* **The request**: What is the number of lines in the entries that include the word "object"? Respond with the number only.

* **Exercise inputs**:
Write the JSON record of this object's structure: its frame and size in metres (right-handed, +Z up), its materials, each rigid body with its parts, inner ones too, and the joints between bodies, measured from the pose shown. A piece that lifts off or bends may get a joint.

--

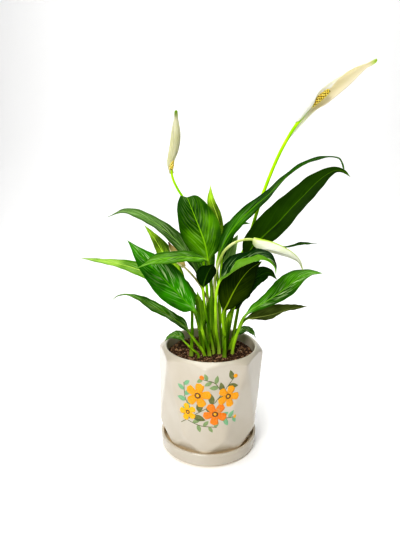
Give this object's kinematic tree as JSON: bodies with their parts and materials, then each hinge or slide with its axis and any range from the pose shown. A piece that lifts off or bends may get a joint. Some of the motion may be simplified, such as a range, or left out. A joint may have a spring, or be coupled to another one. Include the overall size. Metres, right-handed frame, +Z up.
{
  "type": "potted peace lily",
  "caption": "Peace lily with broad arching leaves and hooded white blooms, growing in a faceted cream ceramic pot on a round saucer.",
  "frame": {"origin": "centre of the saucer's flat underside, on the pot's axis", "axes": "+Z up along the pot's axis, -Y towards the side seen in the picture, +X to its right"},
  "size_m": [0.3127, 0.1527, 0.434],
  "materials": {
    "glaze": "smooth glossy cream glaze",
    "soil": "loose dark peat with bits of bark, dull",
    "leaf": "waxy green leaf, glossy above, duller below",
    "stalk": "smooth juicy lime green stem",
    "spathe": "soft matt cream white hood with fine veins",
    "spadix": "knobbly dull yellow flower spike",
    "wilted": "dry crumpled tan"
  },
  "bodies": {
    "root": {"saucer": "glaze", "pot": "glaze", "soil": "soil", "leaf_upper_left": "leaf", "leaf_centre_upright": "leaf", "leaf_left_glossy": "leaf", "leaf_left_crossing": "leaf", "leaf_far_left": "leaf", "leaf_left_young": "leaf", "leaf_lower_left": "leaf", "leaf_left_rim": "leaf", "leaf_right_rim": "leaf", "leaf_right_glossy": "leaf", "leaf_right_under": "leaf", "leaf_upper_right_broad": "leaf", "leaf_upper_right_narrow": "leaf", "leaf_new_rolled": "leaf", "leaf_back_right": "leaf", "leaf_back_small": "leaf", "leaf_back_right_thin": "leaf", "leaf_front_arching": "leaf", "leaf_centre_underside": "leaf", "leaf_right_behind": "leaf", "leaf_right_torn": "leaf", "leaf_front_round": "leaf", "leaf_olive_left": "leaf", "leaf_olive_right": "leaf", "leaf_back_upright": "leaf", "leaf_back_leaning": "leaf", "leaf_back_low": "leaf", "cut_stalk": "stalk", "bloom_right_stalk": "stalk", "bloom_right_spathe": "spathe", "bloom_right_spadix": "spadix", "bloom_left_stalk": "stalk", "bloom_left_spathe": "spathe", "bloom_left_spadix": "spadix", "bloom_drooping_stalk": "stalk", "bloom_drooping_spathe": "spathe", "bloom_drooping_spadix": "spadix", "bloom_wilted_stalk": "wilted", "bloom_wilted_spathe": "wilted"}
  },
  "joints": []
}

...

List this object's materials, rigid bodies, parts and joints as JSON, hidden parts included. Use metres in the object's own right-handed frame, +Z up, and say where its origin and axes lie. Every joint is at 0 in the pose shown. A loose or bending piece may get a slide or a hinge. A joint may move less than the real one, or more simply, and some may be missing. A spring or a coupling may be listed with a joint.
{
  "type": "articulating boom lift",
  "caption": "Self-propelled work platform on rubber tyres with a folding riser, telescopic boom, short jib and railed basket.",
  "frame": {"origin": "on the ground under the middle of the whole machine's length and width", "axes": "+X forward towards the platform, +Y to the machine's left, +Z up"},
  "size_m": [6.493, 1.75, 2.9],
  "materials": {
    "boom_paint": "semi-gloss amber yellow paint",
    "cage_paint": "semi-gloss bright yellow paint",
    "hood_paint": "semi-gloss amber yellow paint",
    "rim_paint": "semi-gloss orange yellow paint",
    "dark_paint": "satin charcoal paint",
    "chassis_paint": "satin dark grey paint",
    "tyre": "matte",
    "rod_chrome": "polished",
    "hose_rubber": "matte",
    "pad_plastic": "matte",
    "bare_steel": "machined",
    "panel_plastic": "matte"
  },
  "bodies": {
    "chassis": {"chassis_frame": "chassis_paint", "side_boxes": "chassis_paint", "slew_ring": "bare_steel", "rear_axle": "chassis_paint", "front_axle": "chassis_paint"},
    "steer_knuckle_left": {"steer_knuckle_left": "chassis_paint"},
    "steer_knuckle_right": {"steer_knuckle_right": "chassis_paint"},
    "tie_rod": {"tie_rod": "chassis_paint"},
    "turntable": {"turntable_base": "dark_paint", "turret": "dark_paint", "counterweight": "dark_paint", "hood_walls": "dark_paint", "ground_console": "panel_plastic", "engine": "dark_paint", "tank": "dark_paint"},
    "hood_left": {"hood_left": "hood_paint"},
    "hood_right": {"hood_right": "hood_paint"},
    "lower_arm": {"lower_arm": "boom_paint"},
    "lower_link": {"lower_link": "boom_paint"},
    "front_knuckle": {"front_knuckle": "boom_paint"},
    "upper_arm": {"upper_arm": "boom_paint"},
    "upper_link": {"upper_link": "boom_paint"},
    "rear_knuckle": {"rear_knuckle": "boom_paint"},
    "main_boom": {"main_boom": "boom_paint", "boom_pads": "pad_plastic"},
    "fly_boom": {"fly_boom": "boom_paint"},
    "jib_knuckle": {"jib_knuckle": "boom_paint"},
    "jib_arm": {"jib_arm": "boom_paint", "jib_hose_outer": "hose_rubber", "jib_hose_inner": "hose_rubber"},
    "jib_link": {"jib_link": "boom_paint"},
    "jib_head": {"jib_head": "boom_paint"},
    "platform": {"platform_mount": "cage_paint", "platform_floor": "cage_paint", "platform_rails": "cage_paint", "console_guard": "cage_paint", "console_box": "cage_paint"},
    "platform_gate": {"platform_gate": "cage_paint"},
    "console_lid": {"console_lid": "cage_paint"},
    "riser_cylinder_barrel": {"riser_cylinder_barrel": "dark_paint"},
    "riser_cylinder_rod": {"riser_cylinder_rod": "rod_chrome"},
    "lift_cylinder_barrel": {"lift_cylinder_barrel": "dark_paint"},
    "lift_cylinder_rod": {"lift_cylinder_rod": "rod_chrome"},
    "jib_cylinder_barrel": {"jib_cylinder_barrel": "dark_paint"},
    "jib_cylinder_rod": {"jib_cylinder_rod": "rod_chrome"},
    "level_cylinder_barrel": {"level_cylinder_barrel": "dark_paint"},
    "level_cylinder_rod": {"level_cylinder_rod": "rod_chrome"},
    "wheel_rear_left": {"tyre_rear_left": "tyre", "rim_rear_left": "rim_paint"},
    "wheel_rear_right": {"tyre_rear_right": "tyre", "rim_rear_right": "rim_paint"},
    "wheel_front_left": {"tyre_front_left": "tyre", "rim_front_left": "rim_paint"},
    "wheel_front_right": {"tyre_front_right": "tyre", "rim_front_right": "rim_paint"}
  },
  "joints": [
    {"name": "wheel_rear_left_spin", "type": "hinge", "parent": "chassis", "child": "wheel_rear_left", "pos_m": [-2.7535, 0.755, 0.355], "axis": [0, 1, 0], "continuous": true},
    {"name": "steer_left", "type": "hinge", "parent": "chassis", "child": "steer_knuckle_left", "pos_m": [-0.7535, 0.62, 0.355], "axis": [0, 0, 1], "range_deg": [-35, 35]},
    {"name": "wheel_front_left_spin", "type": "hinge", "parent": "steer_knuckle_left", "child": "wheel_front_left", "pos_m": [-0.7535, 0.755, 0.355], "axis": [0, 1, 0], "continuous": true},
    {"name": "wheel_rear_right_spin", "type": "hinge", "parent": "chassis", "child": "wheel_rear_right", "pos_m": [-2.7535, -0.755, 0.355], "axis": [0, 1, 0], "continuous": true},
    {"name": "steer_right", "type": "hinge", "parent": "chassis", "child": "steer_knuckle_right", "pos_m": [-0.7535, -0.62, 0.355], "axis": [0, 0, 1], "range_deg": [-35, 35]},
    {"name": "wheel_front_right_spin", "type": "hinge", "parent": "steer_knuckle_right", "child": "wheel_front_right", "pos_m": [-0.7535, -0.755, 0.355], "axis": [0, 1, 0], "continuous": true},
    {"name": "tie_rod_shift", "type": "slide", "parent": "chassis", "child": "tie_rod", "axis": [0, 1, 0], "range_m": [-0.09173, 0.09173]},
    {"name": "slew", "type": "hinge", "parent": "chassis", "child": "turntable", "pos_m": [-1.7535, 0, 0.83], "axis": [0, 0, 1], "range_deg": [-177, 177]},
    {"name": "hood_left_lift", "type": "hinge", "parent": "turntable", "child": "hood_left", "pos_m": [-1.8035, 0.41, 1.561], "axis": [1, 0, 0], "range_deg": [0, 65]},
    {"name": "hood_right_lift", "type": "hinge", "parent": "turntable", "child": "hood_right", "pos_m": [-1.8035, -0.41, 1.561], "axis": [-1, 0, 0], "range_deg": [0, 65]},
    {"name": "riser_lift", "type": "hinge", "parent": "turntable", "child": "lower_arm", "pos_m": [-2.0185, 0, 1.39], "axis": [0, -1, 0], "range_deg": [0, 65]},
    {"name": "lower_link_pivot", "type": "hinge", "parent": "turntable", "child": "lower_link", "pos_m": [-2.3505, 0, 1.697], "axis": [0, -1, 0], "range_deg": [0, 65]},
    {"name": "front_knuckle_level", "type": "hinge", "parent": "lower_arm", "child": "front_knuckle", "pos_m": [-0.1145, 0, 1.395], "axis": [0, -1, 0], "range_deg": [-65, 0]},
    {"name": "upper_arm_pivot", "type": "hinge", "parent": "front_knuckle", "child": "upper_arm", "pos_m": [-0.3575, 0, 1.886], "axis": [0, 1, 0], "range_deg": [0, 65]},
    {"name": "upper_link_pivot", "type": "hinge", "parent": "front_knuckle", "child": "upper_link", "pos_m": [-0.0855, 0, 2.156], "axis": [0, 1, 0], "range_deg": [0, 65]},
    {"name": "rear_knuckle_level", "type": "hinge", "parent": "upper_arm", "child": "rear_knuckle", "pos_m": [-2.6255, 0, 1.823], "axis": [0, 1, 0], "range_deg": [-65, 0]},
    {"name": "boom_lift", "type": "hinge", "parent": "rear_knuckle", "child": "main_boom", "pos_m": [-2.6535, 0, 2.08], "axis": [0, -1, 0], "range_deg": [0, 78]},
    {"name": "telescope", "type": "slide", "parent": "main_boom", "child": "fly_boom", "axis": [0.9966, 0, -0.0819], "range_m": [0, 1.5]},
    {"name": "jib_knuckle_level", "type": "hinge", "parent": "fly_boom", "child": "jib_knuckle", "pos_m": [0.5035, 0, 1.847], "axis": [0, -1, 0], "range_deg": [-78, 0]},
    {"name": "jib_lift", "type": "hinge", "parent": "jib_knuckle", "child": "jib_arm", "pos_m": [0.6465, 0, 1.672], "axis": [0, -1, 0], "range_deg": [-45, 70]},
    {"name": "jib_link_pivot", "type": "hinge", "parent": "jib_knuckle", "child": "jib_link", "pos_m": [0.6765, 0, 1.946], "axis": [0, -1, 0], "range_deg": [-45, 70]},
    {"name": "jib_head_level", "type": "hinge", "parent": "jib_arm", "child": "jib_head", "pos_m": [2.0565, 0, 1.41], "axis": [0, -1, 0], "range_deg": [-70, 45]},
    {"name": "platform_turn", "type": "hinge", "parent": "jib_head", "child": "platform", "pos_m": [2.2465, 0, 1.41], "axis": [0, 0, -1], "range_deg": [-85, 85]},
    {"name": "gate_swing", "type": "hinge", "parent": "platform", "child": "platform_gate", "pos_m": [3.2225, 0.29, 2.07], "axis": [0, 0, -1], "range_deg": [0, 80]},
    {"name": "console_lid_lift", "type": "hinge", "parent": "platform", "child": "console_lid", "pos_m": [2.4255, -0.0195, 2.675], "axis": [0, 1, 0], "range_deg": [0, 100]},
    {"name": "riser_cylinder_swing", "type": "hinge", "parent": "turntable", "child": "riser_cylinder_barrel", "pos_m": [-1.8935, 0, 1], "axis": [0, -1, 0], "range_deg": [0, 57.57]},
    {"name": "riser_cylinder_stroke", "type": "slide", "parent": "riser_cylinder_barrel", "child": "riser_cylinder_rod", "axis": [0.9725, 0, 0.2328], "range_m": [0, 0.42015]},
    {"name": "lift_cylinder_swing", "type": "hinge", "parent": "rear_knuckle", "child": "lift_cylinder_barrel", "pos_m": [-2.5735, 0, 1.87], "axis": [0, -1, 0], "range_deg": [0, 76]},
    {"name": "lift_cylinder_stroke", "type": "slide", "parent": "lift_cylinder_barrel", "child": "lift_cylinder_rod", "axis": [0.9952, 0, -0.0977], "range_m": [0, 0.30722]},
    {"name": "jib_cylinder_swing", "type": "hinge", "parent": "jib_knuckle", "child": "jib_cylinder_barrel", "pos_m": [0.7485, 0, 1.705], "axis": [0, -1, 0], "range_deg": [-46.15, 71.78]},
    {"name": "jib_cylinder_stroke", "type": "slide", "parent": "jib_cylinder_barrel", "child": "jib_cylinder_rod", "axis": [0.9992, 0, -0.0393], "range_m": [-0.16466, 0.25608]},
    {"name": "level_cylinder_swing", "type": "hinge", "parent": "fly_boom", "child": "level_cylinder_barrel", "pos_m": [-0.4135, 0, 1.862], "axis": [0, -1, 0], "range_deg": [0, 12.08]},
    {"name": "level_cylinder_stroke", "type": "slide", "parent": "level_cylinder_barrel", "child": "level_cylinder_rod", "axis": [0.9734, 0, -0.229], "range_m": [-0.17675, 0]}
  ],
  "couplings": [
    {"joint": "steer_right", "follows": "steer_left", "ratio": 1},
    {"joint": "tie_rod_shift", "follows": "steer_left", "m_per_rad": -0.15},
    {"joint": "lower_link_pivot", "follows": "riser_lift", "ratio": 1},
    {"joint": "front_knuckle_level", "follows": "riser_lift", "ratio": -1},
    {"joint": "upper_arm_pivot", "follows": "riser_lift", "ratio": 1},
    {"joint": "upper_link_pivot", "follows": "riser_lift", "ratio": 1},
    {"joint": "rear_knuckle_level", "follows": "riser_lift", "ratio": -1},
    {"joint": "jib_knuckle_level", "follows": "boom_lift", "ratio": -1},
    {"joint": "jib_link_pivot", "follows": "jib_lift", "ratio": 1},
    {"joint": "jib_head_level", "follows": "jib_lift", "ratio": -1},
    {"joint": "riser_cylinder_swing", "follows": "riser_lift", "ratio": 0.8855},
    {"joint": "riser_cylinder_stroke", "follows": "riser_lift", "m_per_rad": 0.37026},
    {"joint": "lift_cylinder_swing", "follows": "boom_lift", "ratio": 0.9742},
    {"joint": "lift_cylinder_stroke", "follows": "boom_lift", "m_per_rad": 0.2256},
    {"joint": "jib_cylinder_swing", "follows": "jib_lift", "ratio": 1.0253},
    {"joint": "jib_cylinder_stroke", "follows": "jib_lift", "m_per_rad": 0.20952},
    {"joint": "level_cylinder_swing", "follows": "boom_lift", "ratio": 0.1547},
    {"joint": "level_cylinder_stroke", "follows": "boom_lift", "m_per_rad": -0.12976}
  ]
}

* **Answer in full**: 3